Write out exactly the lines between the line containing "and its tail" and the line containing "obj.data.transform(obj.matrix_world)", including both of those lines, and nothing more.

****

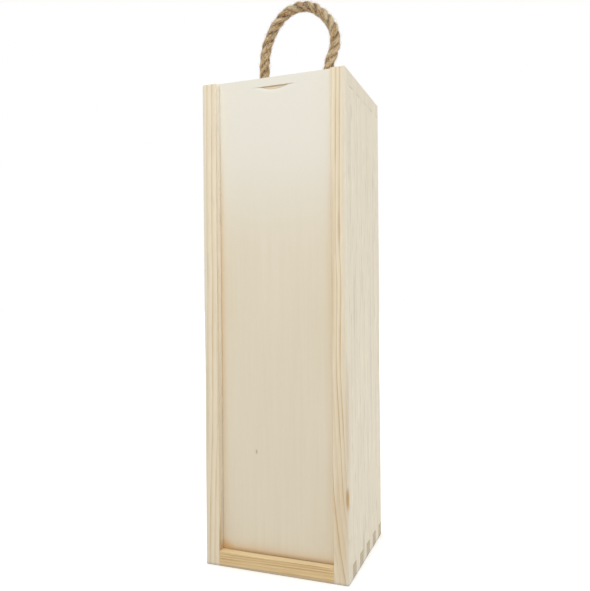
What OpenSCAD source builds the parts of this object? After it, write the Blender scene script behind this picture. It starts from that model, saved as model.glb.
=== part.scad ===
// Single-bottle wooden gift box with a sliding front lid and a knotted rope handle.
// Millimetres. +Z is up, the lid faces -Y, and the origin is the middle of the base.

/* [Box] */
// Outer height of the box without its handle
box_h = 360; // [300:1:450]
// Outer width, from side to side
box_w = 111; // [100:1:180]
// Outer depth, from front to back
box_d = 100; // [90:1:180]
// Thickness of the two side boards
side_t = 11; // [9:0.5:14]
// Thickness of the top and bottom boards
end_t = 11; // [9:0.5:14]

/* [Finger joints] */
// Fingers on each end of a side board, which the top and bottom boards match
side_fingers = 5; // [3:1:8]

/* [Sliding lid] */
// Thickness of the plywood lid
lid_t = 3; // [2.5:0.1:4]
// Depth of the lid's face behind the front edges of the box
lid_recess = 6.8; // [4:0.1:9]
// Height of the closed lid's top edge above the top of the box
lid_proud = 1.8; // [0:0.1:4]
// Depth of the grooves that guide the lid's long edges
lid_groove_depth = 4.5; // [3:0.1:5]
// Depth of the groove in the bottom board that the closed lid stands in
lid_seat_depth = 3; // [2:0.1:5]
// Play between each face of the lid and its groove
lid_face_play = 0.2; // [0.1:0.05:0.5]
// Play between each long edge of the lid and the bottom of its groove
lid_edge_play = 0.4; // [0.2:0.05:1]

/* [Thumb notch] */
// Length of the notch's straight upper edge
notch_w = 33; // [20:1:40]
// Height of the notch, from its upper edge to where its ramp runs out
notch_h = 5; // [3:0.5:10]
// Deepest point of the notch, at its upper edge
notch_depth = 1.2; // [1:0.1:2]
// Distance from the lid's top edge down to the notch
notch_drop = 6.5; // [4:0.5:12]

/* [Back panel] */
// Thickness of the plywood back panel
back_t = 3; // [2.5:0.1:4]
// Depth of the back panel's outer face behind the rear edges of the box
back_recess = 5; // [3:0.5:8]
// Depth of the grooves that hold the back panel all round
back_groove_depth = 4; // [3:0.1:5]
// Play between the back panel and its grooves, on each face and edge
back_play = 0.1; // [0.05:0.05:0.3]

/* [Rope handle] */
// Diameter of the rope
rope_d = 8; // [6:0.5:8]
// Play between the rope and the wall of its hole, all round
rope_hole_play = 0.3; // [0.2:0.05:0.5]
// Distance between the centres of the two rope holes
rope_spacing = 52; // [48:1:60]
// Distance of the rope holes behind the middle of the box
rope_set_back = 3; // [0:1:6]
// Diameter of the knot under the top board
knot_d = 21; // [18:0.5:24]
// Height of the knot
knot_h = 18; // [15:0.5:20]
// Radius that rounds the knot's upper and lower edges
knot_round = 7; // [4:0.5:7]
// Length of the rope's tail below the knot
tail_h = 10; // [5:1:20]
// Gap that lets the handle's foot turn above the top board
fold_gap = 0.3; // [0.2:0.05:0.5]

/* [Hidden] */

// How far a cut runs past a face that it opens
past = 1;
$fn = 64;

// Space between the side boards and between the end boards
inner_w = box_w - 2 * side_t;
front_y = -box_d / 2;
rear_y = box_d / 2;

// The lid and its groove, measured from the front edges
lid_face_y = front_y + lid_recess;
lid_groove_w = lid_t + 2 * lid_face_play;
lid_groove_y = lid_face_y - lid_face_play;
lid_seat_z = end_t - lid_seat_depth;
lid_w = inner_w + 2 * (lid_groove_depth - lid_edge_play);
lid_h = box_h + lid_proud - lid_seat_z;

// The front finger is as deep as the lip and the groove, so the lid passes the top board
finger_count = 2 * side_fingers;
front_finger = lid_groove_y + lid_groove_w - front_y;
finger_w = (box_d - front_finger) / (finger_count - 1);
function finger_y(i) = i == 0 ? front_y : front_y + front_finger + (i - 1) * finger_w;
function finger_depth(i) = i == 0 ? front_finger : finger_w;

// The notch is cut by a leaning cylinder whose chord is notch_w where it is notch_depth deep
notch_r = (notch_w * notch_w / 4 + notch_depth * notch_depth) / (2 * notch_depth);
notch_lean = atan(notch_depth / notch_h);
notch_z = box_h + lid_proud - notch_drop;

// The back panel and its groove, measured from the rear edges
back_face_y = rear_y - back_recess;
back_groove_w = back_t + 2 * back_play;
back_groove_y = back_face_y - back_t - back_play;
back_groove_half = inner_w / 2 + back_groove_depth;

// The handle's foot turns about an axis this far above the top board
rope_r = rope_d / 2;
rope_hole_r = rope_r + rope_hole_play;
fold_axis_h = rope_r + fold_gap;
rope_sides = 12;
// The foot's rounding, as angles below the fold axis
foot_angles = [75, 50, 25];

// The rope's middle line: distance to the right, and height above the top board
rope_route = [
  [-26, fold_axis_h],
  [-26.5, 11],
  [-27, 19],
  [-27, 27],
  [-26.5, 35],
  [-25, 43],
  [-21.5, 52],
  [-16.5, 60],
  [-10, 66.5],
  [-2, 70.5],
  [6, 71.5],
  [14, 69.5],
  [21, 64.5],
  [27, 58],
  [31.5, 50],
  [33, 42],
  [32, 34],
  [29, 26],
  [27, 18],
  [26, 11],
  [26, fold_axis_h]
];

// Direction of the route at a point, and the ring of points round it there
function along(p, i) = p[min(i + 1, len(p) - 1)] - p[max(i - 1, 0)];
function ring(centre, way, r) = [
  for (k = [0:rope_sides - 1])
    let (
      turn = 360 * k / rope_sides,
      unit = way / norm(way),
      out = r * cos(turn)
    )
    [centre[0] + out * unit[1], r * sin(turn), centre[1] - out * unit[0]]
];

// A ring of a rounded foot, a below the fold axis, with the rope running up or down
function foot_ring(x, a, up) = ring([x, fold_axis_h - rope_r * sin(a)], [0, up], rope_r * cos(a));

// Rings of the whole handle; the second foot is the first one turned to run downwards
function handle_rings(p) =
  let (last = len(p) - 1, angles = len(foot_angles) - 1)
  concat(
    [for (a = foot_angles) foot_ring(p[0][0], a, 1)],
    [for (i = [0:last]) ring(p[i], i == 0 ? [0, 1] : i == last ? [0, -1] : along(p, i), rope_r)],
    [for (k = [angles:-1:0]) foot_ring(p[last][0], foot_angles[k], -1)]
  );

// Triangles between the rings, and the flat caps at both ends
function tube_faces(rings) =
  let (n = rope_sides, last = (len(rings) - 1) * n)
  concat(
    [for (i = [0:len(rings) - 2], k = [0:n - 1]) let (m = (k + 1) % n)
      [i * n + k, i * n + m, (i + 1) * n + m]],
    [for (i = [0:len(rings) - 2], k = [0:n - 1]) let (m = (k + 1) % n)
      [i * n + k, (i + 1) * n + m, (i + 1) * n + k]],
    [[for (k = [n - 1:-1:0]) k]],
    [[for (k = [0:n - 1]) last + k]]
  );

// A block given by its lowest corner and its size
module block(x, y, z, w, d, h) {
  translate([x, y, z]) cube([w, d, h]);
}

// Notches at one end of a side board, where the fingers of an end board go in
module side_notches(x, z) {
  for (i = [1:2:finger_count - 1]) {
    depth = finger_depth(i) + (i == finger_count - 1 ? past : 0);
    block(x - past, finger_y(i), z, side_t + 2 * past, depth, end_t + past);
  }
}

// The left side board, with its inner face at -inner_w / 2
module side_board() {
  difference() {
    block(-box_w / 2, front_y, 0, side_t, box_d, box_h);
    side_notches(-box_w / 2, -past);
    side_notches(-box_w / 2, box_h - end_t);
    lid_groove();
    back_groove();
  }
}

// Groove for the lid's long edge, open at the top of the box
module lid_groove() {
  x = -inner_w / 2 - lid_groove_depth;
  block(x, lid_groove_y, lid_seat_z, lid_groove_depth + past, lid_groove_w, box_h);
}

// Groove for the back panel's long edge
module back_groove() {
  block(-back_groove_half, back_groove_y, -past, back_groove_depth + past, back_groove_w, box_h + 2 * past);
}

module left_side_board() {
  color([0.86, 0.79, 0.68]) side_board();
}

module right_side_board() {
  color([0.85, 0.77, 0.65]) mirror([1, 0, 0]) side_board();
}

// An end board between the sides, with its fingers, from the finger first to the rear
module end_blank(first, z) {
  block(-inner_w / 2, finger_y(first), z, inner_w, rear_y - finger_y(first), end_t);
  for (i = [1:2:finger_count - 1])
    block(-box_w / 2, finger_y(i), z, box_w, finger_depth(i), end_t);
}

// Slot in an end board for an edge of the back panel, from z upwards
module back_slot(z, h) {
  block(-back_groove_half, back_groove_y, z, 2 * back_groove_half, back_groove_w, h);
}

// Groove across the bottom board that the closed lid stands in
module lid_seat() {
  x = inner_w / 2 + past;
  block(-x, lid_groove_y, lid_seat_z, 2 * x, lid_groove_w, lid_seat_depth + past);
}

module bottom_board() {
  color([0.8, 0.67, 0.46]) difference() {
    end_blank(0, 0);
    lid_seat();
    back_slot(end_t - back_groove_depth, back_groove_depth + past);
  }
}

module top_board() {
  color([0.84, 0.75, 0.6]) difference() {
    end_blank(1, box_h - end_t);
    back_slot(box_h - end_t - past, back_groove_depth + past);
    for (side = [-1, 1])
      translate([side * rope_spacing / 2, rope_set_back, box_h - end_t - past])
        cylinder(r = rope_hole_r, h = end_t + 2 * past);
  }
}

module back_panel() {
  w = 2 * (back_groove_half - back_play);
  z = end_t - back_groove_depth + back_play;
  color([0.87, 0.8, 0.68])
    block(-w / 2, back_face_y - back_t, z, w, back_t, box_h - 2 * z);
}

// The leaning cylinder, kept below the notch's level upper edge
module notch_cutter() {
  intersection() {
    translate([0, lid_face_y + notch_depth, notch_z])
      rotate([-notch_lean, 0, 0])
        translate([0, -notch_r, -4 * notch_h])
          cylinder(r = notch_r, h = 8 * notch_h, $fn = 180);
    block(-notch_w, lid_face_y - past, notch_z - 2 * notch_h, 2 * notch_w, lid_t, 2 * notch_h);
  }
}

module sliding_lid() {
  color([0.9, 0.86, 0.77]) difference() {
    block(-lid_w / 2, lid_face_y, lid_seat_z, lid_w, lid_t, lid_h);
    notch_cutter();
  }
}

// The free loop of the rope, from the fold axis over one hole to the other
module rope_handle() {
  rings = handle_rings(rope_route);
  points = [for (r = rings, q = r) q];
  color([0.74, 0.62, 0.44])
    translate([0, rope_set_back, box_h])
      polyhedron(points = points, faces = tube_faces(rings));
}

// Half outline of the knot, with rounded edges
module knot_outline() {
  r = knot_d / 2;
  intersection() {
    square([r, knot_h]);
    union() {
      square([r - knot_round, knot_h]);
      translate([0, knot_round]) square([r, knot_h - 2 * knot_round]);
      for (z = [knot_round, knot_h - knot_round])
        translate([r - knot_round, z]) circle(r = knot_round);
    }
  }
}

// One knotted rope end: the stretch in the hole, the knot under the board and its tail
module knot(side) {
  color([0.7, 0.57, 0.39])
    translate([side * rope_spacing / 2, rope_set_back, box_h - end_t]) {
      cylinder(r = rope_r, h = end_t);
      translate([0, 0, -knot_h]) rotate_extrude() knot_outline();
      translate([0, 0, -knot_h - tail_h]) cylinder(r = rope_r, h = tail_h + knot_h / 2);
    }
}

module left_knot() {
  knot(-1);
}

module right_knot() {
  knot(1);
}

left_side_board();
right_side_board();
bottom_board();
top_board();
back_panel();
sliding_lid();
rope_handle();
left_knot();
right_knot();
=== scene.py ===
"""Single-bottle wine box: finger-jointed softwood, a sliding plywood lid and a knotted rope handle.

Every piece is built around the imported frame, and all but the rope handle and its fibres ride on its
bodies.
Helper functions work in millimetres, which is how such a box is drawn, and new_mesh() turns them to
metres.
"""

import math

import bmesh
import bpy
import numpy as np
from bpy.props import FloatProperty, FloatVectorProperty, IntProperty, PointerProperty
from mathutils import Matrix, Vector


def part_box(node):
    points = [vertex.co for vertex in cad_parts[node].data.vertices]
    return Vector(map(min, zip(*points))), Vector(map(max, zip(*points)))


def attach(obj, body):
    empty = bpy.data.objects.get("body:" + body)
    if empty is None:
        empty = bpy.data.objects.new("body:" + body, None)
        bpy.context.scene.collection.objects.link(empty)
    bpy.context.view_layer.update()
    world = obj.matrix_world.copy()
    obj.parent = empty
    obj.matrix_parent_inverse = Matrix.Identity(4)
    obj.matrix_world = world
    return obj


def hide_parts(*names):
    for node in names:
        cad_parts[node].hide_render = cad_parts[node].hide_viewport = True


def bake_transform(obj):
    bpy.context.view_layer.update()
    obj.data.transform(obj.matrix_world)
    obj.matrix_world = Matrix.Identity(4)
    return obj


bl_info = {
    "name": "Wooden wine box",
    "version": (1, 0, 0),
    "blender": (4, 5, 0),
    "location": "View3D > Sidebar > Wine Box",
    "description": "Builds a single-bottle wooden box with a sliding lid and a rope handle",
    "category": "Add Mesh",
}

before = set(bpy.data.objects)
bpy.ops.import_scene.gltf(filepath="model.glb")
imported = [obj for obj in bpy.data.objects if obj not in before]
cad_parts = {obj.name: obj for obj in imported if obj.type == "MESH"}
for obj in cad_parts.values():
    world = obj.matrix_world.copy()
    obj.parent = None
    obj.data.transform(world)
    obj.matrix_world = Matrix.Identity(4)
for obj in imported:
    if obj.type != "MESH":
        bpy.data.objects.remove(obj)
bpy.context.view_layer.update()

MM = 0.001
# Two places count as the same within this, in mm
NEAR = 0.001


def corners(node):
    """Lowest and highest corner of a CAD node, in mm."""
    return [np.array(corner, float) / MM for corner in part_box(node)]


LEFT_BOARD = corners("left_side_board")
RIGHT_BOARD = corners("right_side_board")
BOTTOM_BOARD = corners("bottom_board")
TOP_BOARD = corners("top_board")
LID = corners("sliding_lid")
BACK_PANEL = corners("back_panel")
KNOTS = {"left": corners("left_knot"), "right": corners("right_knot")}

# The box's outer corners, its half width inside, and the inner faces of its end boards
BOX_LOW, BOX_HIGH = LEFT_BOARD[0], RIGHT_BOARD[1]
INNER_X = RIGHT_BOARD[0][0]
FLOOR_Z = BOTTOM_BOARD[1][2]
CEILING_Z = TOP_BOARD[0][2]

# Plays between the plywood sheets and their grooves, as in the frame
LID_FACE_PLAY, LID_EDGE_PLAY, PANEL_PLAY = 0.2, 0.4, 0.1

# Ten fingers stand across the depth: the first is as deep as the lip and the lid's groove together
FINGERS = 10
FRONT_FINGER = TOP_BOARD[0][1] - BOX_LOW[1]
FINGER = (BOX_HIGH[1] - TOP_BOARD[0][1]) / (FINGERS - 1)

# The rope's middle line over the top board: distance to the right, and height above the board
ROPE_ROUTE = (
    (-26, 4.3), (-26.5, 11), (-27, 19), (-27, 27), (-26.5, 35), (-25, 43), (-21.5, 52),
    (-16.5, 60), (-10, 66.5), (-2, 70.5), (6, 71.5), (14, 69.5), (21, 64.5), (27, 58),
    (31.5, 50), (33, 42), (32, 34), (29, 26), (27, 18), (26, 11), (26, 4.3),
)
# How strongly painted shade browns the lid beside the lips, at heights over the base
MARGIN_SHADE = ((0, 0.4), (60, 0.5), (120, 0.8), (200, 1.0), (275, 0.8), (320, 0.25), (362, 0))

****

▶ _RESPONSE TO THIS TASK_
// One knotted rope end: the stretch in the hole, the knot under the board and its tail
module knot(side) {
  color([0.7, 0.57, 0.39])
    translate([side * rope_spacing / 2, rope_set_back, box_h - end_t]) {
      cylinder(r = rope_r, h = end_t);
      translate([0, 0, -knot_h]) rotate_extrude() knot_outline();
      translate([0, 0, -knot_h - tail_h]) cylinder(r = rope_r, h = tail_h + knot_h / 2);
    }
}

module left_knot() {
  knot(-1);
}

module right_knot() {
  knot(1);
}

left_side_board();
right_side_board();
bottom_board();
top_board();
back_panel();
sliding_lid();
rope_handle();
left_knot();
right_knot();
=== scene.py ===
"""Single-bottle wine box: finger-jointed softwood, a sliding plywood lid and a knotted rope handle.

Every piece is built around the imported frame, and all but the rope handle and its fibres ride on its
bodies.
Helper functions work in millimetres, which is how such a box is drawn, and new_mesh() turns them to
metres.
"""

import math

import bmesh
import bpy
import numpy as np
from bpy.props import FloatProperty, FloatVectorProperty, IntProperty, PointerProperty
from mathutils import Matrix, Vector


def part_box(node):
    points = [vertex.co for vertex in cad_parts[node].data.vertices]
    return Vector(map(min, zip(*points))), Vector(map(max, zip(*points)))


def attach(obj, body):
    empty = bpy.data.objects.get("body:" + body)
    if empty is None:
        empty = bpy.data.objects.new("body:" + body, None)
        bpy.context.scene.collection.objects.link(empty)
    bpy.context.view_layer.update()
    world = obj.matrix_world.copy()
    obj.parent = empty
    obj.matrix_parent_inverse = Matrix.Identity(4)
    obj.matrix_world = world
    return obj


def hide_parts(*names):
    for node in names:
        cad_parts[node].hide_render = cad_parts[node].hide_viewport = True


def bake_transform(obj):
    bpy.context.view_layer.update()
    obj.data.transform(obj.matrix_world)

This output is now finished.